Like Dark Crisis, Marvel’s A.X.E. crossover — subtitled Judgment Day — comes off as the latest entry in the well-trod path of superhero-on-superhero dustups. You remember Avengers vs. X-Men? Well this brings in — checks notes — the Eternals to make it Avengers vs. X-Men vs. Eternals. Huge yawn.

But wait! The X-Men actually haven’t been this hot in a couple of decades, with writer Kieron Gillen fueling Krakoa’s attempts to establish mutants as Earth’s dominant species. And the Eternals might actually be the most interesting they’ve ever been in Gillen and artist Esad Ribic’s series. Meanwhile, the human heroes on the Avengers, under the pen of Jason Aaron, are looking at the mutants askance even as they boldly live inside the refurbished corpse of one of the Eternals’ gods.

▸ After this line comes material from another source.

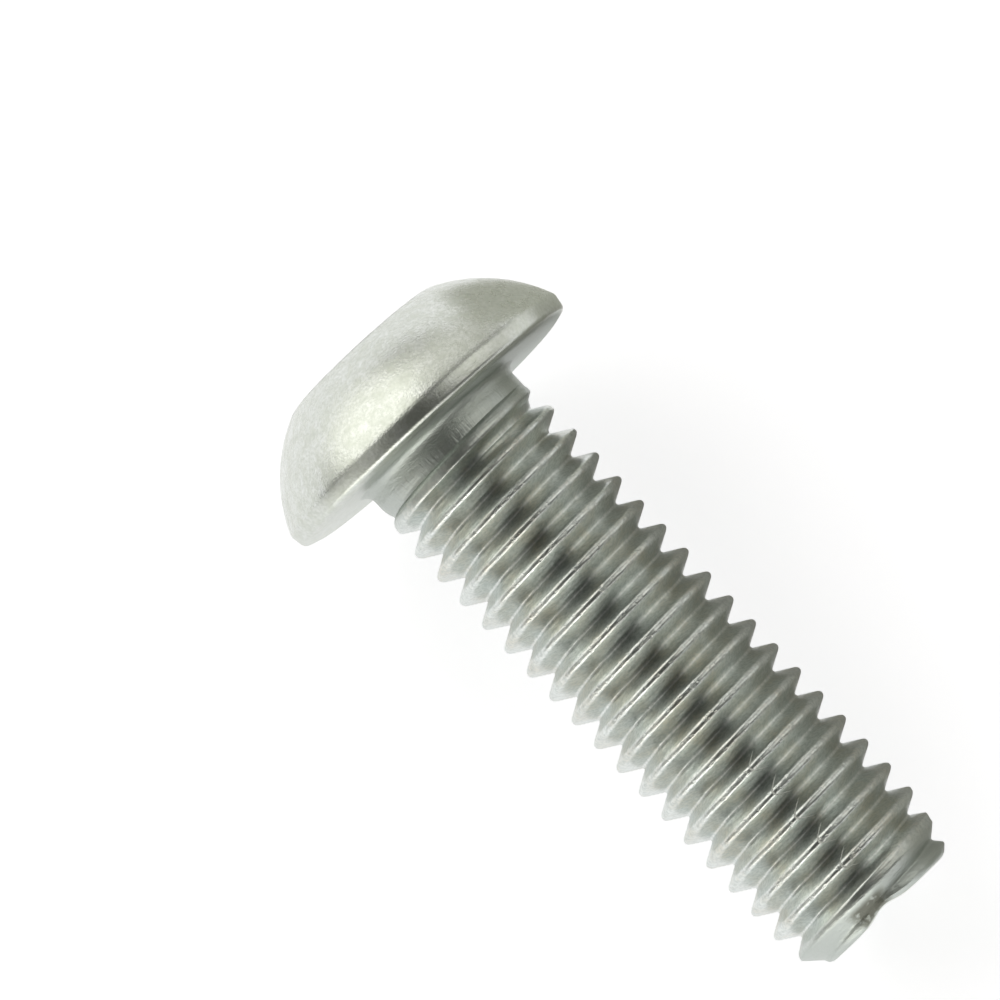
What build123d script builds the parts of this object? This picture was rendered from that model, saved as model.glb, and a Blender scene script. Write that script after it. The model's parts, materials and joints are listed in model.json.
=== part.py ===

These three groups actually have non-contrived reasons to beef with each other, with stellar writers driving them and the crossover. In other words: We’re genuinely enthused about A.X.E.: Judgment Day.


San Diego Comic-Con (July 21-24)

San Diego Comic-Con atmosphere Photo: Albert L. Ortega/Getty Images

OK, so it’s not a comic, but this summer (barring global catastrophe, presumably) marks the first in-person San Diego Comic-Con since 2019. What companies will be there? As yet unknown! Will they bring big reveals, or have corporations gotten accustomed to making waves with their own proprietary online events like DC FanDome, Star Wars Celebration, or D23? Only time will tell! But you can bet that many eyes in the comics industry and beyond will be on the new status quo of the United States’ largest fan convention.


Supergirl: Woman of Tomorrow (July 26)

Supergirl stands with sword raised on against a background of space imagery on the cover of Supergirl: Woman of Tomorrow. Image: Bilquis Evely/DC Comics

Supergirl: Woman of Tomorrow is simply a beautifully drawn, warmly crafted, heart-wrenching fantasy travelogue through the wonders of pulpy space travel. For her 21st birthday, Supergirl rents a spaceship and flies to a bar on a planet with a red sun, all so that she can actually get drunk. From there, she becomes embroiled in the life of our loquacious narrator, a farm girl on a revenge quest across the stars. The end result is a meditation on loss, revenge, heroism, and power, and also a story that spends on entire issue on public transit.

Artist Bilquis Evely and colorist Mat Lopes put everything they have on the page, and in this writer’s opinion, it’s the best thing writer Tom King has done since Mister Miracle. This summer, it’s finally collected in a single book for the first time.


Edge of Spider-Verse (Aug. 3)

Ara?a, Spider-Man Noir, and Spider-Rex (a T. Rex with the colors of Spider-Man) on the cover of Edge of Spider-Verse #1 (2022). Image: Josemaria Casanovas/Marvel Comics

After four years away from the wall-crawler, writer Dan Slott is returning to the world of Spider-Man for one last ride, the promised “end” of Spider-Man’s multiverse: End of Spider-Verse.

But before End will come a new Edge of Spider-Verse, an opportunity for creators to add new multiversal alternate Spider-Mans in the same way that now-famous characters like Spider-Gwen/Ghost Spider, Peni Parker, and Spider-Man Noir were introduced. New Spider-Persons, including Night-Spider, Hunter-Spider, and Spider-Laird, will hit shelves in this five-issue miniseries.


Ducks: Two Years in the Oil Sands (Sept. 13)

A woman wearing a hard hat stands on a huge piece of construction machinery, looking out at ocean cliffs on the cover of Ducks: Two Years in the Old Sands. Image: Kate Beaton/Drawn & Quarterly

Hark! A Vagrant’s Kate Beaton was once one of the internet’s most prolific, memetic, and adored cartoonists when she officially stepped away from the webcomic in 2018. This fall Beaton returns with her first long-form graphic novel, a memoir of her time working in the exploitative, remote world of Alberta’s oil sand industry. Followers of the cartoonist will know she’s been contemplating a longer piece on her experiences for close to a decade, and it’s exciting to finally see those ideas take flight.